Menurut Hary, politik uang akan terus menggerogoti demokrasi hingga akhirnya membunuhnya. Ia meminta Badan Pengawas Pemilu (Bawaslu) dan Gakumdu untuk bertindak tegas tanpa toleransi untuk menghentikan praktik tersebut.
Baca Juga
Sementara itu, Majelis Ulama Indonesia (MUI) sejak 2018 telah mengeluarkan fatwa haram terkait politik uang. Ketua MUI Bidang Fatwa, Prof KH Asrorun Niam, kembali menegaskan bahwa praktik tersebut haram.
“Orang yang akan dipilih atau yang mencalonkan diri tidak boleh menghalalkan segala cara untuk dapat dipilih, seperti menyuap atau serangan fajar,” ujar Prof Niam.
Fatwa MUI tersebut melarang praktik money politics dalam bentuk apapun, mulai dari permintaan imbalan hingga pemberian materi. Pelaku maupun penerima praktik tersebut dinyatakan haram dan hidupnya tidak berkah.
Hary Efendi menuturkan, regulasi terkait politik uang telah diatur secara jelas dalam Undang-Undang Nomor 10 tahun 2016 tentang Pilkada.
Pemberi dan penerima politik uang diancam pidana penjara paling singkat 36 bulan dan paling lama 72 bulan, serta denda paling sedikit Rp200 juta dan paling banyak Rp1 miliar.
“Bahkan, menebar sembako di masa kampanye juga merupakan kategori money politics,” tambah Hary.
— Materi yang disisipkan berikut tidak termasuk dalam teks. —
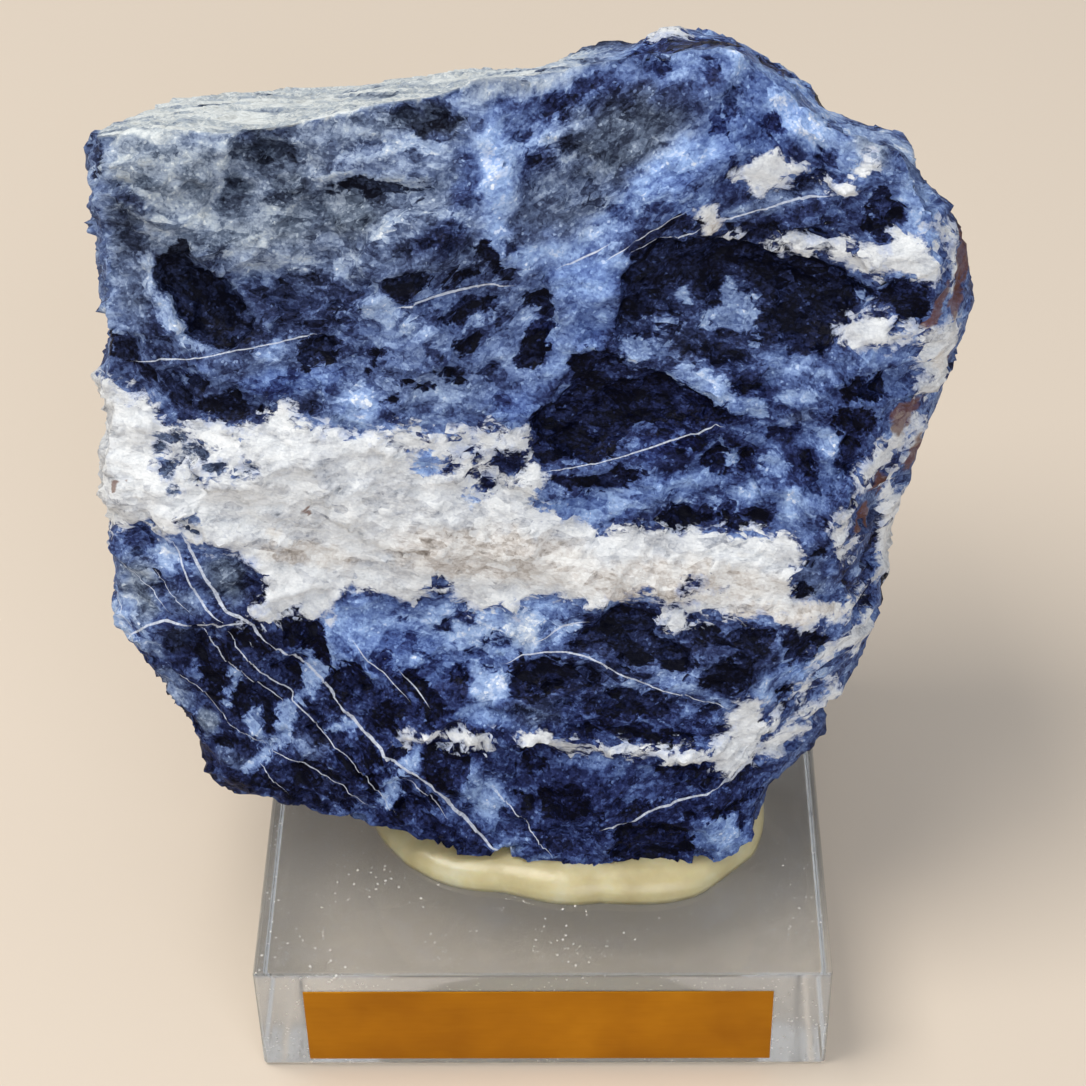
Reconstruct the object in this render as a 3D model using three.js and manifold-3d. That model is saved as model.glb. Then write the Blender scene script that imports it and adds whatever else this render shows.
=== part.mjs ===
// Rough sodalite on a clear display block.
//
// A broken slab of sodalite leans back on a low bead of glue, in the middle of a square acrylic block. A
// blank strip of gold foil is stuck to the front of the block.
//
// Millimetres, +Z up. The origin is the middle of the block's underside, and the front of the stone faces -Y.

import * as THREE from "three";
import { ImprovedNoise } from "three/addons/math/ImprovedNoise.js";
import { mergeVertices } from "three/addons/utils/BufferGeometryUtils.js";
import Module from "manifold-3d";

const wasm = await Module();
wasm.setup();

// ---------------------------------------------------------------- driving dimensions

// The block is a cut and polished square of acrylic sheet.
const BLOCK = { side: 38, height: 9.5, cornerRadius: 0.25, edgeBreak: 0.25 };

// The foil strip lies flat on the block's front face.
const STRIP = { width: 31, height: 7, thickness: 0.125, centreX: -0.3, centreZ: 4.3 };

// The stone is modelled in a frame of its own: x to the right, y up its front face and z out of that face. It
// then leans back, with the foot of its front face at "foot", and is flat where it sits on the glue.
const STONE = {
  leanDegrees: 20,
  foot: [0, -12, 11],
  flatSpotHeight: 10.3,
  backBulge: 3,
  rimRoll: 0.8,
};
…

Ia mengimbau agar Bawaslu, Gakumdu, dan pengadilan tidak hanya menindak pemberi dan penerima politik uang, tetapi juga mengungkap akar masalahnya. Menurut Hary, praktik politik uang terjadi karena calon kepala atau wakil kepala daerah menggelontorkan dana untuk serangan fajar, bukan inisiatif tim sukses.